Quality Control

You are highly recommended to work on the server today. The first part of this practice will need to run PLINK and vcftools.

Dataset

Copy the dataset to your working directory from /proj/g2020004/nobackup/oumark/gwas_lab2/human.tar.gz on UPPMAX.
Unzip the human.tar.gz
After unzipping the folder, you will have human.bed, human.bim, and human.fam three files. We call this kind of format as PLINK binary files.

### YOUR CODE HERE ###

A quick view

Before we start all QC jobs, let’s have a quick view of our data. First, find answers to the following questions from PLINK’s website.

FAM file

Have a look at human.fam in terminal

Which column is the family ID (FID)? What is the prefix?
Which column is the Within-family ID (IID)? What is the prefix?
Does this dataset provide parental information? What does 0 stands for?
How many samples are included in this dataset?

BIM file

Have a look at human.bim in terminal

What does each column mean?
How does the missing value present in the columns for reference and alternative alleles?
How many markers are included in this dataset?

PLINK

Homepage: https://www.cog-genomics.org/plink/1.9/

Data input

Several data formats are available for PLINK. The dataset we provide for today’s practice is the PLINK 1 binary format. Have a look at the help manual on how to load the dataset. LINK

Here are some tricks to make your work easier: - The prefix of the three files should be the same. - Make sure all three files are placed in the same directory.

Data output

One powerful function of PLINK is converting the dataset format used in other software. Have a look at the help manual for the output format option. LINK

Input the PLINK binary file and generate a block-gzipped VCF file. (this will be used in the next section)
- What’s the function of --out option?
- Have a look at the message in the terminal. How many variants are loaded from the BIM file? How many males and females sample were loaded?
- Do you find your output file human.vcf.gz?

### YOUR CODE HERE ###

Try following QC options

Try to filter the dataset by the following steps and write down the number of markers and samples passed in each step. (Note: output name needs to be changed in each run)

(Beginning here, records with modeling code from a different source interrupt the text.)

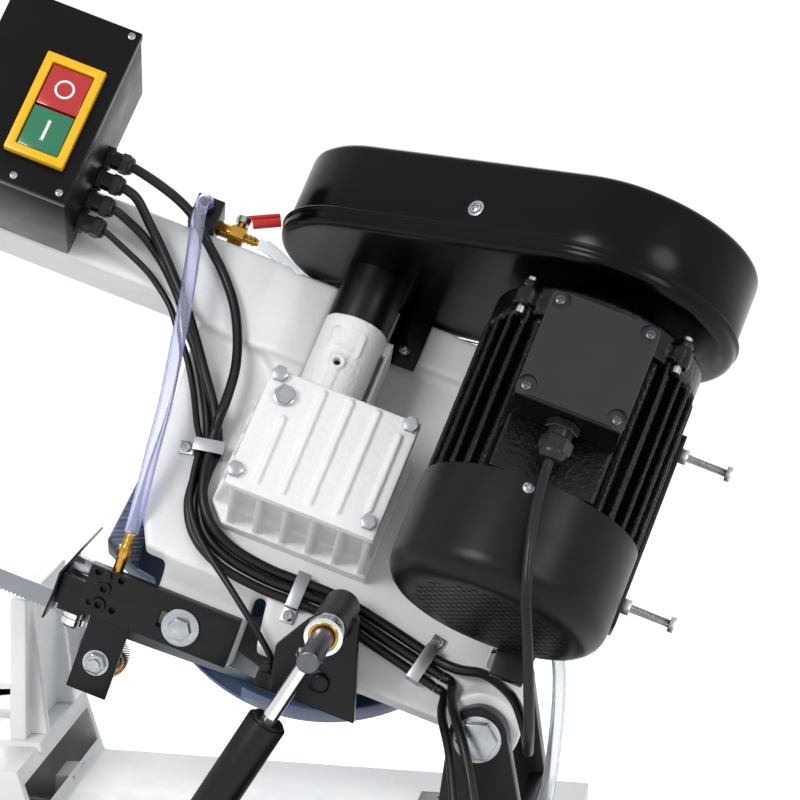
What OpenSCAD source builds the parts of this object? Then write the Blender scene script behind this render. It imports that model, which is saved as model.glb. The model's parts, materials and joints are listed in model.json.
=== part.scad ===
// Horizontal metal-cutting band saw with a canted swing bow.
// Millimetres. X runs towards the idler end, Y towards the rear, Z up.
// Bow parts are drawn in the bow's own axes: x towards the idler end,
// y square to the wheels and towards the rear, z up in the wheel plane,
// from the hub point on the rear face of the casting.

/* [Bow position] */
// angle of the bow above level
raise = 18.6; // [0:0.1:45]
// sideways lean of the wheel plane
cant = 33.3; // [25:0.1:45]
// hub point in front of the pivot, bow level
hub_x = 215; // [190:1:240]
// hub point above the pivot, bow level
hub_z = 120; // [100:1:140]

/* [Stand and bed] */
// height of the work surface
bed_top = 600; // [560:5:700]
// height of the bed casting
bed_h = 150; // [140:5:180]
// overall length of the bed
bed_l = 850; // [820:5:900]
// depth of the bed, front to rear
bed_d = 260; // [250:5:300]
// drop of the bed under the drive wheel
bed_step = 60; // [55:1:70]
// leg angle size
leg_w = 50; // [40:1:60]
// sheet thickness of the stand
sheet_t = 3; // [2:0.5:5]

/* [Vise] */
// jaw height
jaw_h = 135; // [100:1:150]
// jaw length
jaw_l = 150; // [120:1:160]
// jaw opening as shown
jaw_gap = 150; // [60:1:230]
// vise screw radius
screw_r = 8; // [6:0.5:10]

/* [Wheels and blade] */
// radius of both band wheels
wheel_r = 150; // [145:0.5:155]
// distance between the wheel axes
wheel_gap = 710; // [700:1:730]
// wheel rim width
rim_w = 24; // [20:1:30]
// blade width
blade_w = 19; // [13:0.5:20]
// blade thickness
blade_t = 0.9; // [0.6:0.1:1.1]
// tooth spacing
tooth_pitch = 4; // [3:0.5:6]
// distance of the blade's middle in front of the casting
blade_v = 110; // [108:0.5:112]
// guard radius round a wheel
guard_r = 168; // [165:1:172]

/* [Gearbox] */
// drive shaft radius
shaft_r = 15; // [12:0.5:18]
// teeth on the worm wheel
wheel_teeth = 29; // [20:1:40]
// tooth size of the worm pair
gear_mod = 2; // [1.5:0.25:2.5]
// pitch radius of the worm
worm_r = 9; // [8:0.5:10]
// height of the gearbox over the casting
box_h = 110; // [100:1:120]
// radius of the tube round the worm shaft
tube_r = 29; // [26:0.5:32]

/* [Belt drive] */
// height of the belt pan over the hub
pan_z = 193.5; // [190:0.5:200]
// radius of the pan at the motor end
pan_motor_r = 117; // [110:1:125]
// radius of the pan at the worm end
pan_worm_r = 99; // [90:1:105]
// rim height of the pan
pan_rim = 15; // [10:1:20]
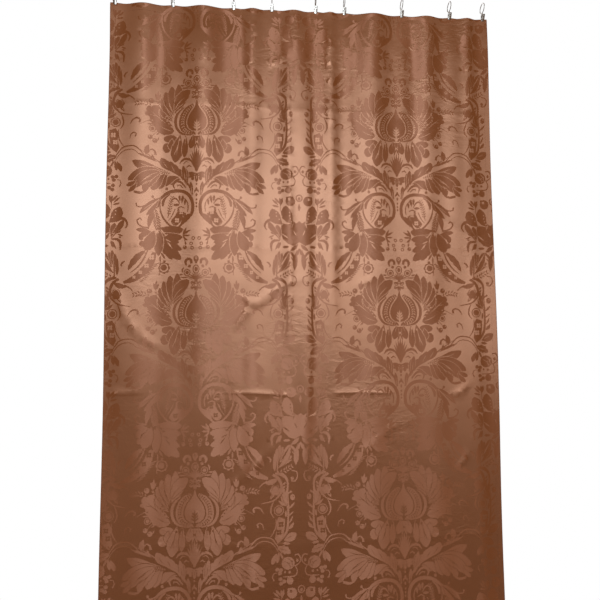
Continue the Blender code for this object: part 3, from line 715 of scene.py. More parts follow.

Minor allele frequency (0.1)

### YOUR CODE HERE ###

Individual genotyping rate (0.05 missingness)

### YOUR CODE HERE ###

SNP genotype rate (0.05 missingness)

### YOUR CODE HERE ###

Hardy-Weinberg P (0.001)

### YOUR CODE HERE ###

After doing all steps, - How many markers remain in the dataset? - How many samples remain in the dataset?

All in a run

Perform all steps from the raw data in one run by PLINK. - Does the number of remaining markers and samples differ from the step-by-step result? Why?

### YOUR CODE HERE ###

VCFtools

Homepage: https://vcftools.github.io/index.html
Use the human.vcf.gz you generated in the previous section.

Data input

What are the avalible input formats for this software? Which option should we use for our dataset?

Data output

What are the output options?
What is the command for output VCF format? a 012 matrix for genotype? and PLINK format?

Try QC options

Try to filter your dataset by the following instructions and write down the number of remaining markers and samples after filtering.

Minor allele frequency (0.1)

### YOUR CODE HERE ###

Include only bi-allelic sites

### YOUR CODE HERE ###

SNP genotype rate (0.05 missingness)

### YOUR CODE HERE ###

Hardy-Weinberg P (0.001)

### YOUR CODE HERE ###

All in a run

Perform all QC steps in one run and compare the result with the step-wise method.

### YOUR CODE HERE ###

Visualization in R [ADVANCED]

Load data to R

read_plink() function in the genio package is a powerful tool to read PLINK binary files.
Use PLINK binary files passed all QC in one run in the previous section.

#library(genio)
### YOUR CODE HERE ###

Genotype frequency

Calculate genotype (0: A1A1, 1: A1A2, 2: A2A2) frequencies of each loci - Generate an empty data frame (allele_frequency) with three columns (A1A1, A1A2, A2A2). - Number of rows = number of markers

### YOUR CODE HERE ###

Use for loop to count the number of genotypes in each marker and divide by the number of samples.

### YOUR CODE HERE

Bind frequency table with the marker information (HINT: cbind function can bind two data-frame)

### YOUR CODE HERE ###

Make a plot using the following scripts

Questions:

Why visualizing dataset important?
Try calculate raw allele counts for each site by VCFtools.
What is the problem with low MAF? Is it a good idea to have a stricter rule for MAF (a higher MAF threshold)? Why?